2. Melakukan penyaluran dana melalui:
  a. Transaksi jual beli berdasarkan prinsip:
·         murabah;
·         istisnah;
·         ijarah;
·         salam;
·         jual beli lainnya.
b. Pembiyaan bagi hasil berdasarkan prinsip:
·      mudharabah;
·      musyarakah;
·      bagi hasil lainnya.
c. Pembiayaan lainnya berdasarkan prinsip:
·         hiwalah;
·         rahn;
·         qardh.
3. Membeli, menjual dan/atau menjamin atas risiko sendiri surat-surat berharga pihak ketiga yang diterbitkan atas dasar transaksi nyata (underlyimng transaction) berdasarkan prinsip jual beli atau hiwalah;
4. Membeli surat-surat berharga Pemerintah dan/atau Bank Indonesia yang diterbitkan atas dasar prinsip syariah;
5. Memindahkan uang untuk kepentingan sendiri dan/atau nasabah berdasrkan prinsip wakalah;
6. Menerima pembayaran tagihan atas surat surat yang diterbitkan dan melakukan perhitungan dengan atau antar pihak ketiga berdasarkan prinsip wakalah;
7. Menyediakan tempat untuk menyimpan barang dan surat-surat berharga berdasarkan prinsip wadiyah yad amanah;
8.  Melakukan kegiatan penitipan termasuk penata usahaannya untuk kepentingan pihak lain  berdasarkan suatu kontrak dengan prinsip wakalah;
9.  Melakukan penempatan dana dari nasabah kepada nasabah laian dalam bentuk surat berharga yang tidak tercatat dibursa efek berdasarkan prinsip ujr;
10. Memberikan fasilitas letter of credit berdasarkan prinsip wakalah, murabahah, mudharabah, musyarakah dan wadiah serta memberikan fasilitas garansi bank berdasarkan prinsip kafalah;
11.  Melakukan kegiatan usaha kartu debit berdasarkan prinsip ujr;
12.  Melakukan kegiatan wali amanat berdsarkan prinsip wakalah;
13. Melakukan kegiatan lain yang lazim dilakukan Bank Umum Syariah sepanjang disetujui oleh Dewan Syariah Nasional. Selain melakukan kegiatan usaha sebagaimana dimaksud di atas, bank Umum Syariah dapat pula:
1.    Melakukan kegiatan dalam valuta asing berdsarkan prinsip sharat,
2. Melakukan kegiatan pernyataan modal berdsarkan prinsip musyarakah dan/atau mudharabah untuk mengatasi akibat kegagalan pembiayaan dengan syarat harus menarik kembali pernyatannya; dan
3. Melakukan kegiatan pernyataan modal sementara berdasarkan prinsip musyarakah dan/atau mudharabah untuk mengatasi akibat
4.   Bertindak sebagai pendiri dana pensiun dan pengurus.

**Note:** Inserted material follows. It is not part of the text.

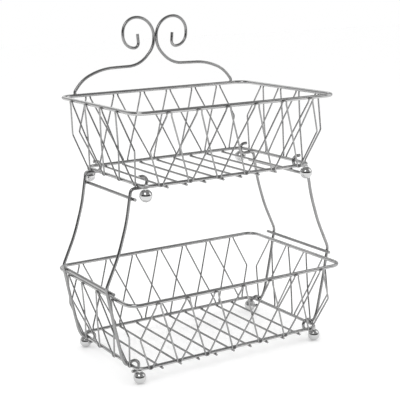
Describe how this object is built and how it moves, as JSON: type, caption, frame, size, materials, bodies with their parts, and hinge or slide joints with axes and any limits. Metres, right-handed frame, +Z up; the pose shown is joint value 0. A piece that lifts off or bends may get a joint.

Lahirnya Perbankan di Indonesia dengan tujuan untuk kepentingan mengakomodir umat Islam harus didukung dan dipertahankan. Namun dalam pelaksanannya harus diawasi dengan ketat oleh Dewan Pengawas Syari’ah. Sehingga kelahiran perbankan syari’ah tersebut sesuai dengan tujuannya.
Perbankan syari’ah atau perbankan Islam  adalah suatu sistem perbankan yang pelaksanaannya berdasarkan hukum Islam (syariah). Pembentukan sistem ini berdasarkan adanya larangan dalam agama Islam untuk meminjamkan atau memungut pinjaman dengan mengenakan bunga pinjaman (riba), serta larangan untuk berinvestasi pada usaha-usaha berkategori terlarang (haram).
Perbankan Syari’ah Indonesia yang secara filosofis keberadaannya dengan menggunakan konsep Muamalah Mudharabah sebagai dasar dan implementasinya maka harus benar-benar dimamfaatkan umat Islam secara utuh dalam rangka meningkatkan keimanan kepada Allah, RasulNya dan Kitab Al Aquran’an dan Hadist. Sehingga umat Islam tidak terjerumus pada perbuatan riba yang sangat di larang Allah SWT.